The ISDA Master Agreement operates as the foundational architecture for governing the close-out process in over-the-counter (OTC) derivatives markets. Its central purpose is to provide a pre-defined, legally robust, and universally accepted protocol for terminating and settling all outstanding obligations with a counterparty following a specific trigger event. This mechanism is the bedrock of counterparty risk management in the derivatives space. It establishes a clear, predictable pathway for unwinding complex trading relationships, thereby preventing the chaotic and value-destructive scenario of a piecemeal liquidation during a credit event.

At the core of this architecture are two primary categories of triggers ▴ Events of Default and Termination Events. Events of Default are breaches of the agreement, such as a failure to make a payment or the insolvency of a counterparty. Termination Events are typically no-fault occurrences, such as a change in tax law or illegality that makes performance impossible.

Upon the occurrence and continuation of one of these events, the non-breaching party gains the right to designate an “Early Termination Date,” which crystallizes all outstanding transactions under the agreement. This action collapses what could be hundreds of individual, ongoing contracts into a single, static portfolio valuation.

The ISDA close-out mechanism transforms a complex web of future obligations into a single net payment upon a default, providing certainty in moments of market stress.
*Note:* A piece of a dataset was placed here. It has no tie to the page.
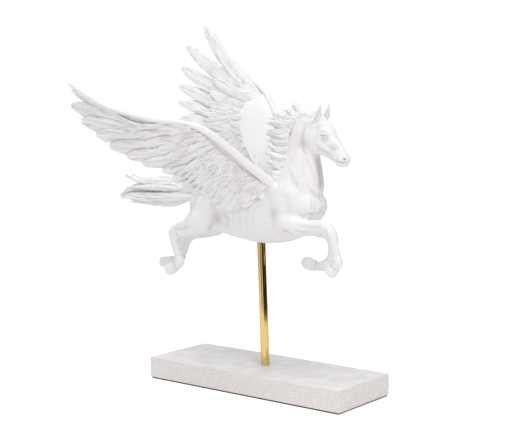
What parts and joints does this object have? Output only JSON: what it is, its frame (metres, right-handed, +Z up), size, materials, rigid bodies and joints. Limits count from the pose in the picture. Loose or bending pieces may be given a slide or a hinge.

The agreement’s power lies in its single-agreement structure. All transactions, regardless of their type or maturity, are documented under one master contract. This allows for the application of close-out netting, a process where the values of all terminated transactions are calculated and then aggregated into a single net amount.

This amount is then payable by one party to the other, representing the net economic exposure between them at the moment of termination. This system is designed to produce a final, definitive settlement figure, bringing clarity and finality to a potentially catastrophic credit event and mitigating its ripple effects across the financial system.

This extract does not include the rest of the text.